TL;DR – This is a film with two halves, the beautiful story of a family coming together in the face of a crisis with the help of Mary Poppins, but also a story about how it is individuals and not big corporations that are bad … from Disney … umm  

Score – 4 out of 5 stars

Post-Credit Scene – There is no post-credit scene

Mary Poppins Returns . Image Credit: Disney.

Review

Mary Poppins is a movie that is quite dear to me. When I was a child it was one of those films that we would watch as a family on a Saturday night. I honestly I was not really all that on board with the remake/sequel hybrid film all the trailers seemed to imply that we were about to get. As well as this, I am starting to get a little tired of Disney’s ‘Weaponised Nostalgia Era’.  Well, that is what I thought walking in, but then a wave of joy enveloped my life leaving a smile on my face and tears rolling down my face.  

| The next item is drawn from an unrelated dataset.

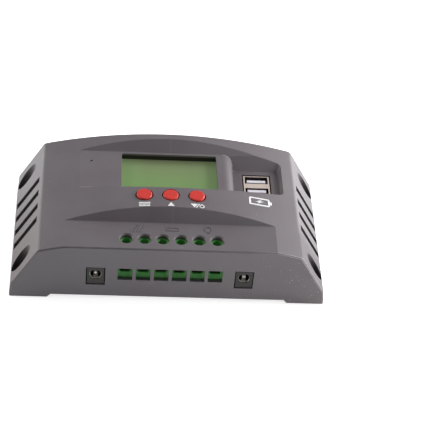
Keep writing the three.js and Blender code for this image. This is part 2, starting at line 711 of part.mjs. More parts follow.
function pushSwitch(x, i) {
  const stand = DISPLAY_BOARD_TOP + GAP;
  const wellBottom = stand + SWITCH_FLOOR;
  const well = uprightRod(x, BUTTON_Y, PLUNGER_RADIUS + GAP, [wellBottom, ABOVE]);
  const body = block(x, BUTTON_Y, SWITCH_HALF_WIDTH, SWITCH_HALF_WIDTH, [stand, SWITCH_TOP]).subtract(well);
  const plunger = uprightRod(x, BUTTON_Y, PLUNGER_RADIUS, [wellBottom + PLUNGER_LIFT, PLUNGER_TOP]);
  return [
    meshOf(`switch_body_${i + 1}`, body, BLACK_PLASTIC),
    meshOf(`switch_plunger_${i + 1}`, plunger, PALE_PLASTIC),
  ];
}

// ---- Clamp terminals ---------------------------------------------------------------------

// In each pole a screw that can't travel lifts a cage, which presses the wire up on a contact.
const HOUSING_FRONT = -DEPTH / 2 + WALL + GAP;
const HOUSING_BACK = -29;
const HOUSING_TOP = STEP.floor - WALL - GAP;
const HOUSING_END = 0.6; // plastic past the half pitch of the outer poles
const CELL_FRONT = -39.2;
const CELL_BACK = -31.6;
const CELL_BOTTOM = 16;
const CELL_TOP = 27.1;
const WIRE_BOTTOM = 17; // the wire's way in, past the funnel
const WIRE_TOP = 21.7;
const WIRE_HALF_WIDTH = 3;
const FUNNEL_DEPTH = 1.5;
const FUNNEL_CORNERS = { front: 0.6, back: 1.5 };
const SCREW_SEAT = 28.1; // the shoulder that keeps the screw from travelling
const SCREW_BORE_RADIUS = 2.4;
const CLAMP_SCREW_RADIUS = 1.45;
const CLAMP_HEAD_HEIGHT = 1.8;
const CLAMP_SLOT_HALF_WIDTH = 0.4;
const CONTACT_HALF_WIDTH = 1.9;
const CONTACT_THICKNESS = 1;
const CONTACT_TOP = 22.9;
const CONTACT_TAIL_Y = -28.2;
const CAGE_WALL = 0.8;
const CAGE_TOP = CONTACT_TOP + GAP + CAGE_WALL; // a lift of 2.8 mm ends a gap below the cell's top

// A funnel that narrows from the cover's opening to a nearly round hole.
function wireFunnel(x) {
  const ring = (halfWidth, heights, radius, y) =>
    roundedRectangle([x - halfWidth, x + halfWidth], heights, radius).map(([u, v]) => [u, y, v]);
  const narrow = [WIRE_HALF_WIDTH, [WIRE_BOTTOM, WIRE_TOP], FUNNEL_CORNERS.back];
  const wide = [CELL_WIDTH / 2, [ENTRY_BOTTOM + GAP, ENTRY_TOP - GAP], FUNNEL_CORNERS.front];
  return loft([
    ring(...narrow, CELL_FRONT + GAP),
    ring(...narrow, HOUSING_FRONT + FUNNEL_DEPTH),
    ring(...wide, HOUSING_FRONT),
    ring(...wide, HOUSING_FRONT - WALL),
  ]);
}

function terminalCell(x) {
  const half = CELL_WIDTH / 2;
  const slotHalf = CONTACT_HALF_WIDTH + GAP;
  const slotHeights = [CONTACT_TOP - CONTACT_THICKNESS - GAP, CONTACT_TOP + GAP];
  return [
    wireFunnel(x),
    box([x - half, x + half], [CELL_FRONT, CELL_BACK], [CELL_BOTTOM, CELL_TOP]),
    box([x - slotHalf, x + slotHalf], [CELL_BACK - GAP, HOUSING_BACK + WALL], slotHeights),
    uprightRod(x, POLE_Y, CLAMP_SCREW_RADIUS + GAP, [CELL_TOP - GAP, ABOVE]),
    uprightRod(x, POLE_Y, SCREW_BORE_RADIUS, [SCREW_SEAT, ABOVE], ROUND_STEPS),
  ];
}

function terminalHousing() {
  const halfLength = (POLES * POLE_PITCH) / 2 + HOUSING_END;
  const xs = [ROW_X - halfLength, ROW_X + halfLength];
  const outline = box(xs, [HOUSING_FRONT, HOUSING_BACK], [MAIN_BOARD_TOP + GAP, HOUSING_TOP]);
  return meshOf("terminal_housing", cut(outline, poleXs.flatMap(terminalCell)), GREEN_PLASTIC);
}

function terminalScrew(x, i) {
  const headRadius = SCREW_BORE_RADIUS - GAP;
  const headBottom = SCREW_SEAT + GAP;
  const headTop = headBottom + CLAMP_HEAD_HEIGHT;
  const tip = CONTACT_TOP + GAP;
  const profile = [
    [0, tip],
    [CLAMP_SCREW_RADIUS, tip],
    [CLAMP_SCREW_RADIUS, headBottom],
    [headRadius, headBottom],
    [headRadius, headTop],
    [0, headTop],
  ];
  const slotHeights = [headTop - CLAMP_HEAD_HEIGHT / 2, headTop + WALL];
  const slot = block(x, POLE_Y, SCREW_BORE_RADIUS, CLAMP_SLOT_HALF_WIDTH, slotHeights);
  return meshOf(`terminal_screw_${i + 1}`, turned(profile, x, POLE_Y).subtract(slot), NICKEL);
}

function terminalCage(x, i) {
  const half = CELL_WIDTH / 2 - GAP;
  const depth = [CELL_FRONT + GAP, CELL_BACK - GAP];
  const ring = box([x - half, x + half], depth, [CELL_BOTTOM + GAP, CAGE_TOP]);
  const insideHalf = half - CAGE_WALL;
  const inside = box([x - insideHalf, x + insideHalf], [-DEPTH, DEPTH], [WIRE_BOTTOM, CAGE_TOP - CAGE_WALL]);
  const thread = uprightRod(x, POLE_Y, CLAMP_SCREW_RADIUS + GAP, [CAGE_TOP - WALL, CAGE_TOP + WALL]);
  return meshOf(`terminal_cage_${i + 1}`, cut(ring, [inside, thread]), STEEL);
}

function terminalContact(x, i) {
  const xs = [x - CONTACT_HALF_WIDTH, x + CONTACT_HALF_WIDTH];
  const tailDepth = [CONTACT_TAIL_Y - CONTACT_THICKNESS / 2, CONTACT_TAIL_Y + CONTACT_THICKNESS / 2];
  const bar = box(xs, [CELL_FRONT + CAGE_WALL, tailDepth[1]], [CONTACT_TOP - CONTACT_THICKNESS, CONTACT_TOP]);
  const tail = box(xs, tailDepth, [MAIN_BOARD_BOTTOM - CONTACT_THICKNESS, CONTACT_TOP]);
  return meshOf(`terminal_contact_${i + 1}`, bar.add(tail), BRASS);
}

// ---- Charging port and power jacks -------------------------------------------------------

// Each socket: its depth from front to back, and the middle of its tongue.
const SOCKETS = {
  front: { depth: [8.1, 13.4], tongue: 11.6 },
  back: { depth: [17, 22.7], tongue: 19.6 },
};
const PORT_SIDE_WALL = 0.8;
const PORT_FLOOR = 1;
const TONGUE = { halfWidth: 5.1, halfThickness: 1, top: 31, rootTop: 21 };

function chargingPort() {
  const { x, y } = PORT_CENTRE;
  const bottom = MAIN_BOARD_TOP + GAP;
  const halfWidth = PORT_WIDTH / 2 - PORT_SIDE_WALL;
  const socketFloor = bottom + PORT_FLOOR;
  const across = [x - halfWidth, x + halfWidth];
  const hollows = Object.values(SOCKETS).map(({ depth }) => box(across, depth, [socketFloor, ABOVE]));
  const shell = cut(block(x, y, PORT_WIDTH / 2, PORT_DEPTH / 2, [bottom, PORT_TOP]), hollows);
  const tongues = Object.entries(SOCKETS).map(([place, { depth, tongue }]) => {
    const rootDepth = [depth[0] + GAP, depth[1] - GAP];
    const rootHeights = [socketFloor + GAP, TONGUE.rootTop];
    const root = box([across[0] + GAP, across[1] - GAP], rootDepth, rootHeights);
    const bladeHeights = [TONGUE.rootTop - GAP, TONGUE.top];
    const blade = block(x, tongue, TONGUE.halfWidth, TONGUE.halfThickness, bladeHeights);
    return meshOf(`port_tongue_${place}`, root.add(blade), WHITE_PLASTIC);
  });
  return [meshOf("port_shell", shell, STEEL), ...tongues];
}

// A barrel jack: a square housing with a round bore and a pin down the middle of it.
const JACK_BACK = -30.5;
const JACK_BORE_RADIUS = 3.2;
const JACK_BORE_BACK = -34;
const JACK_PIN_RADIUS = 1;
const JACK_PIN_INSET = 1; // from the housing's face to the pin's tip
const JACK_PIN_TAIL = 0.5; // left of the housing's back wall behind the pin

function jackPin(x, tip, end) {
  const roundedTip = [[0, 0], [0.5, 0.13], [0.87, 0.5], [1, 1]].map(([out, along]) =>
    new THREE.Vector2(out, along).multiplyScalar(JACK_PIN_RADIUS),
  );
  const length = end - tip;
  const shank = [new THREE.Vector2(JACK_PIN_RADIUS, length), new THREE.Vector2(0, length)];
  const geometry = new THREE.LatheGeometry([...roundedTip, ...shank], HIDDEN_STEPS);
  return solidOf(geometry.translate(x, tip, JACK_AXIS_Z));
}

function powerJack(x, place) {
  const front = -DEPTH / 2 + GAP;
  const halfWidth = JACK_WIDTH / 2;
  const body = box([x - halfWidth, x + halfWidth], [front, JACK_BACK], [MAIN_BOARD_TOP + GAP, JACK_TOP]);
  const housing = cut(body, [
    levelRod(x, JACK_AXIS_Z, JACK_BORE_RADIUS, [front - WALL, JACK_BORE_BACK], ROUND_STEPS),
    levelRod(x, JACK_AXIS_Z, JACK_PIN_RADIUS + GAP, [JACK_BORE_BACK - GAP, JACK_BACK + WALL]),
  ]);
  const pin = jackPin(x, front + JACK_PIN_INSET, JACK_BACK - JACK_PIN_TAIL);
  return [meshOf(`jack_housing_${place}`, housing, BLACK_PLASTIC), meshOf(`jack_pin_${place}`, pin, NICKEL)];
}

// ---- Power parts on the main board -------------------------------------------------------

const CAPACITORS = { xs: [-14, 14], y: -20.4, radius: 6, height: 20, grooveHeight: 2, groove: 0.5 };
const HEAT_SINK = { left: -48, right: -10, front: 2, back: 28, bottom: 16.6, top: 22, base: 2 };
const FINS = { count: 8, thickness: 1.4 };
const TRANSISTORS = { xs: [-40, -18], y: 15, halfWidth: 5.1, halfDepth: 7.5 };
const INDUCTOR = { x: 14, y: 17, halfWidth: 9, height: 9, dimpleRadius: 6.5, dimple: 0.6 };

function capacitor(x, i) {
  const { y, radius, height, grooveHeight, groove } = CAPACITORS;
  const bottom = MAIN_BOARD_TOP + GAP;
  const top = bottom + height;
  const profile = [
    [0, bottom],
    [radius, bottom],
    [radius, bottom + grooveHeight - groove],
    [radius - groove, bottom + grooveHeight],
    [radius, bottom + grooveHeight + groove],
    [radius, top - groove],
    [radius - groove, top],
    [0, top],
  ];
  return meshOf(`capacitor_${i + 1}`, turned(profile, x, y, 2 * HIDDEN_STEPS), SLEEVE);
}

function heatSink() {
  const { left, right, front, back, bottom, top, base } = HEAT_SINK;
  const plate = box([left, right], [front, back], [bottom, bottom + base]);
  const pitch = (right - left - FINS.thickness) / (FINS.count - 1);
  const fins = Array.from({ length: FINS.count }, (_, i) => {
    const x = left + i * pitch;
    return box([x, x + FINS.thickness], [front, back], [bottom, top]);
  });
  return meshOf("heat_sink", union([plate, ...fins]), ALUMINIUM);
}

function powerTransistor(x, i) {
  const { y, halfWidth, halfDepth } = TRANSISTORS;
  const heights = [MAIN_BOARD_TOP + GAP, HEAT_SINK.bottom - GAP];
  return meshOf(`power_transistor_${i + 1}`, block(x, y, halfWidth, halfDepth, heights), BLACK_PLASTIC);
}

function inductor() {
  const { x, y, halfWidth, height, dimpleRadius, dimple } = INDUCTOR;
  const bottom = MAIN_BOARD_TOP + GAP;
  const top = bottom + height;
  const can = block(x, y, halfWidth, halfWidth, [bottom, top]);
  const dimpleCut = uprightRod(x, y, dimpleRadius, [top - dimple, ABOVE]);
  return meshOf("power_inductor", can.subtract(dimpleCut), BLACK_PLASTIC);
}

// ---- Assembly ----------------------------------------------------------------------------

const controller = new THREE.Group();
controller.name = "charge_controller";
controller.add(
  topCover(),
  basePlate(),
  ...caseScrews(),
  mainBoard(),
  ...boardScrews(),
  displayBoard(),
  ...displayScrews(),
  boardConnector(),
  ...displayPieces(),
  indicatorLed(),
  ...BUTTON_XS.map(buttonCap),
  ...BUTTON_XS.flatMap(pushSwitch),
  terminalHousing(),
  ...poleXs.map(terminalScrew),
  ...poleXs.map(terminalCage),
  ...poleXs.map(terminalContact),
  ...chargingPort(),
  ...powerJack(JACK_XS[0], "left"),
  ...powerJack(JACK_XS[1], "right"),
  ...CAPACITORS.xs.map(capacitor),
  heatSink(),
  ...TRANSISTORS.xs.map(powerTransistor),
  inductor(),
);

export default controller;
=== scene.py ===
"""The look of the charge controller: materials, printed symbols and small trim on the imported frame."""
import json
import math

import bmesh
import bpy
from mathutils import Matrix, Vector
from mathutils.bvhtree import BVHTree


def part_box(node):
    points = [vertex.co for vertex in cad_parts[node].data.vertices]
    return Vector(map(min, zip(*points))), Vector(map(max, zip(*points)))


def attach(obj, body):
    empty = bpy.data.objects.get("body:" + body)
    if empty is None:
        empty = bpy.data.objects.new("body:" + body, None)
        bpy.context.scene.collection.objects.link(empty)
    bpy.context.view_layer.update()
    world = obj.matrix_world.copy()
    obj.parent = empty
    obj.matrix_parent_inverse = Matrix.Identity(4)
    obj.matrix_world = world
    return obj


MM = 0.001  # the frame is in metres, and sizes below are in millimetres unless they say otherwise

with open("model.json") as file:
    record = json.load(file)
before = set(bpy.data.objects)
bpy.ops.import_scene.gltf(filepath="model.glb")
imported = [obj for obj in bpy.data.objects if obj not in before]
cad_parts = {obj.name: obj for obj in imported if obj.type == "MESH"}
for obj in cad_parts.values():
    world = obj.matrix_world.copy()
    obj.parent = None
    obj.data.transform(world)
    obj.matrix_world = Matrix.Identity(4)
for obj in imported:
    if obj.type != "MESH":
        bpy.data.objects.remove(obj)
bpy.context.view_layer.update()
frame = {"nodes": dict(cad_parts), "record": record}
nodes = frame["nodes"]


# ---- Places worked out from the frame ------------------------------------------------------

def box_mm(node):
    """The lowest and highest corner of a node's box, in millimetres."""
    low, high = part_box(node)
    return low / MM, high / MM


def centre_mm(node):
    low, high = box_mm(node)
    return (low + high) / 2


def surface_tree(node):
    """The node's surface, for finding heights on it."""
    thing = nodes[node]
    corners = [thing.matrix_world @ vertex.co for vertex in thing.data.vertices]
    return BVHTree.FromPolygons(corners, [face.vertices for face in thing.data.polygons])


cover_low, cover_high = box_mm("top_cover")
cover_tree = surface_tree("top_cover")
FRONT = cover_low.y  # the terminal face
ABOVE_COVER = cover_high.z + 2


def cover_height(x, y):
    """Height of the cover's outside over a place."""
    start = Vector((x, y, ABOVE_COVER)) * MM
    return cover_tree.ray_cast(start, Vector((0, 0, -1)))[0].z / MM


# ---- Colours -------------------------------------------------------------------------------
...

So to set the scene, it has been a number of years since the first film and the Banks’ children have grown up. Michael (Ben Whishaw) is, well was, a painter, who married and had three lovely children Annabel (Pixie Davies), John (Nathanael Saleh) and Georgie (Joel Dawson) before his wife tragically died. This has understandably sent ripples through the family, made all the worse when there is a knock on the door and we discover that the bank is foreclosing on the house because Michael has fallen behind paying back a loan, the same bank his father helped run, and the same bank he currently works for. Well, the whole family, including his sister Jane (Emily Mortimer) helps to look for their father’s shares in the bank in the last ditch effort in saving the house, when who should appear at the end of a kite, none other than Mary Poppins (Emily Blunt) herself.